Trend watch and what’s new this week
Travel activity remains solid, closely tracking 2019 (slides 5 and 6). For instance, hotel occupancy continued to rebound, hitting 72.9%, which is the highest level since August 2019. Similarly, year-to-date air passenger counts are running modestly ahead of 2019.
However, container traffic in June fell 4.8% at the 4 top U.S. ports (LA, Long Beach, Savannah, SEATAC), and is down 23% year-to-date compared to 2022 and -6.1% compared to ’19.
Fed hikes another quarter point but vague on future moves
The Federal Reserve (Fed) increased its target range for the federal funds rate by a quarter point (0.25%) to a range of 5.25% to 5.50%. This was the 11th increase, taking the target rate up 5.25% in the past 17 months from essentially zero. Chair Jerome Powell’s tone was definitively neutral during the post-meeting press conference, walking a tightrope between hawkishness and dovishness. He deftly weaved positive and negative points into his responses to questions with the goal of creating maximum policy flexibility for upcoming policy decisions. If he was trying to be vague about future moves – either a hike, a pause, or an eventual rate cut – mission accomplished.
The Fed’s favorite gauge showed inflation remains sticky
On slide 7, the Fed’s favorite inflation gauge—the price index of core personal consumption expenditures (core PCE)—rose 0.2% in June and increased 4.1% from a year ago. It’s moving in the right direction and is down from its March ’22 high of 5.4%. Still, that remains uncomfortably high and well above the Fed’s 2% target, and likely contributed to the case for the July rate hike.
2nd quarter growth shows resilient consumers, businesses
On slide 8, we show the composition of second quarter gross domestic product (GDP), which grew 1.3% on an annualized basis. The biggest contributor in the second quarter was consumer spending, though the pace slowed compared to the first quarter, followed by business spending. Consumer spending, which accounts for nearly three-quarters of the U.S. economy, hit a fresh all-time high on a dollar basis. Conversely, residential building and net exports were modestly negative.
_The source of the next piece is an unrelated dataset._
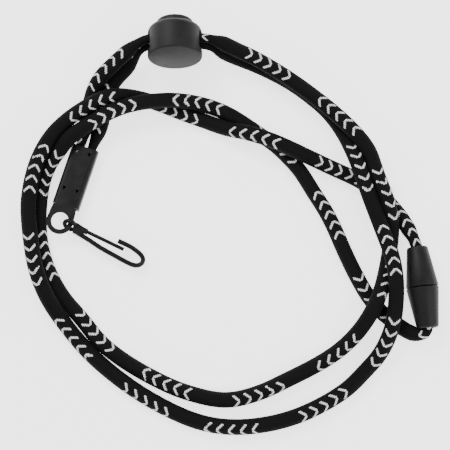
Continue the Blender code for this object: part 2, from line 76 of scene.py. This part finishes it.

Weather impacted new home sales in June
On slide 9, new homes sales fell 2.5% in June to an annualized rate of 697,000, roughly in-line with the 20-year average and the December 2019 level. June sales may have been hampered by flooding in some areas of the Midwest, where sales dropped 28% for the month. Still, sales have increased in seven of the past nine months. Overall prices ticked down 0.5% in June yet remain 26% above the December 2019 level, supported by limited inventories of new and existing homes for sale.
Durable goods and core capital goods orders hit new highs
On slide 10, new orders for durable goods—big-ticket items such as equipment, machinery, electronics, and office furniture—jumped 4.7% in June, along with upward revisions to the May data. That isn't just a cycle high – it’s an all-time high, taking out the July 2014 high when Boeing booked orders for 324 planes for the rollout of the 737 MAX 200 plane. New orders for core capital goods, which exclude the volatile aircraft and defense components, also hit a fresh all-time high in June.
Services softer in July, while manufacturing still slumping
On slide 11, the preliminary July readings for S&P Global U.S. Purchasing Managers Index (PMI) for services slipped to 52.4 in July from 54.4 in June, though this was the sixth straight month of expansion. The U.S. manufacturing index improved to 49.0 but contracted for the eighth time in nine months.
The U.S. economy remains in a bit of a paradox. The good news is that the economy generally and consumers specifically remain more resilient than everyone expected, ourselves included.
As we have mentioned recently, the economy’s strength has increased the probability that the U.S. could skirt a recession – a so-called soft landing – has increased to roughly 40%.
Still, our base case remains for a recession, which is informed by both the slow down in the leading economic indicators along with persistent inflation, specifically the strength in the labor market. While inflation has has clearly peaked and is moving lower, it remains much hotter than anyone is (or should be) comfortable with. The Fed remains concerned about the labor market and wages.
Accordingly, the stronger the economy remains, the greater the likelihood that the Fed will need to continue hiking rates to tame inflation, which in turn increases the prospects of a policy mistake. In other words, overtightening rates such that it causes a recession (aka a hard landing) accompanied with job losses.
A shallow recession remains our base case as dramatically higher interest rates and tighter credit conditions ratchet up stress on consumers and businesses going forward. This now includes restarting student loan payments later this year as a result of the recent federal debt deal. We also believe that the Fed will keep interest rates higher for longer. Yet, a recession isn’t inevitable.